'''
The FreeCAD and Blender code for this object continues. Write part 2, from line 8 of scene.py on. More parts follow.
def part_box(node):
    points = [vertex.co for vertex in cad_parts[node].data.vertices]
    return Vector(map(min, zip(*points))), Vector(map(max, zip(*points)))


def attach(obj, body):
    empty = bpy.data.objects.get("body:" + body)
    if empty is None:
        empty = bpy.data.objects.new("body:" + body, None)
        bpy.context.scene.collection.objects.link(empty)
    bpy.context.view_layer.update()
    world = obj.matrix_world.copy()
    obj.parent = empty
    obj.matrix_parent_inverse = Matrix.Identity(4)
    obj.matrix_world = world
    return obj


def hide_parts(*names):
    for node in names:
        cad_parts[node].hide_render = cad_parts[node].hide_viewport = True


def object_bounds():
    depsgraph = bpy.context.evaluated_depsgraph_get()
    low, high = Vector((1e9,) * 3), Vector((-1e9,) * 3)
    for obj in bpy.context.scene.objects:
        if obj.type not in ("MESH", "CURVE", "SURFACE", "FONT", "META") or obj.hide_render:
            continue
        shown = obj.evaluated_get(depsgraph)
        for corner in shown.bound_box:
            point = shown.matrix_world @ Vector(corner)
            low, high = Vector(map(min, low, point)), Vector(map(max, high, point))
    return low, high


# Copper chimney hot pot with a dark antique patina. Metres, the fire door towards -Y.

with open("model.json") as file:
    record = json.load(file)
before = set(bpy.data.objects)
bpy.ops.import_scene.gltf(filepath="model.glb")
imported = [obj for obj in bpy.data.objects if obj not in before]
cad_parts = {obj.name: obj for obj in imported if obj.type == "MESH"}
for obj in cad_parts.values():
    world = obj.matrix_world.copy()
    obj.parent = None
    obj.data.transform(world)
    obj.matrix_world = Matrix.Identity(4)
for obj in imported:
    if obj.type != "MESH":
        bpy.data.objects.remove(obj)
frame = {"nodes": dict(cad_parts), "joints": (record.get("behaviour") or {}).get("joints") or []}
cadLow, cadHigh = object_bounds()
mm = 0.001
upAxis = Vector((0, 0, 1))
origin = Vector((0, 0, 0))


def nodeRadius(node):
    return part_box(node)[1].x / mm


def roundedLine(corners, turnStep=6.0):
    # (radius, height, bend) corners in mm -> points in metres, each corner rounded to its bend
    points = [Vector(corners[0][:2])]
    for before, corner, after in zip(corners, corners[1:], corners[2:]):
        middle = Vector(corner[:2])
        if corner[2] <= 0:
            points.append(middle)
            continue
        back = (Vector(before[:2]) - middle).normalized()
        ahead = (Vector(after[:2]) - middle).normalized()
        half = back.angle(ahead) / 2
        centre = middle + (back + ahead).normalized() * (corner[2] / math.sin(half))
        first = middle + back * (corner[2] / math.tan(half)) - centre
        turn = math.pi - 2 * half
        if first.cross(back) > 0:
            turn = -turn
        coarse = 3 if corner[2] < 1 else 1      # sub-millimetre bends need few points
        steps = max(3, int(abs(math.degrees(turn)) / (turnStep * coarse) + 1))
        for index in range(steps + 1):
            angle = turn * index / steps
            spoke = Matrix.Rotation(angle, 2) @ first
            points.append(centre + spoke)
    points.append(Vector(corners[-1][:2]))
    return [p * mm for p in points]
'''
* What is expected *
Repeat, unchanged, every line from the one that contains "shown = obj.evaluated_get(depsgraph)" to the one that contains "before = set(bpy.data.objects)", including both, and no other line.

* Solution to the exercise *
        shown = obj.evaluated_get(depsgraph)
        for corner in shown.bound_box:
            point = shown.matrix_world @ Vector(corner)
            low, high = Vector(map(min, low, point)), Vector(map(max, high, point))
    return low, high


# Copper chimney hot pot with a dark antique patina. Metres, the fire door towards -Y.

with open("model.json") as file:
    record = json.load(file)
before = set(bpy.data.objects)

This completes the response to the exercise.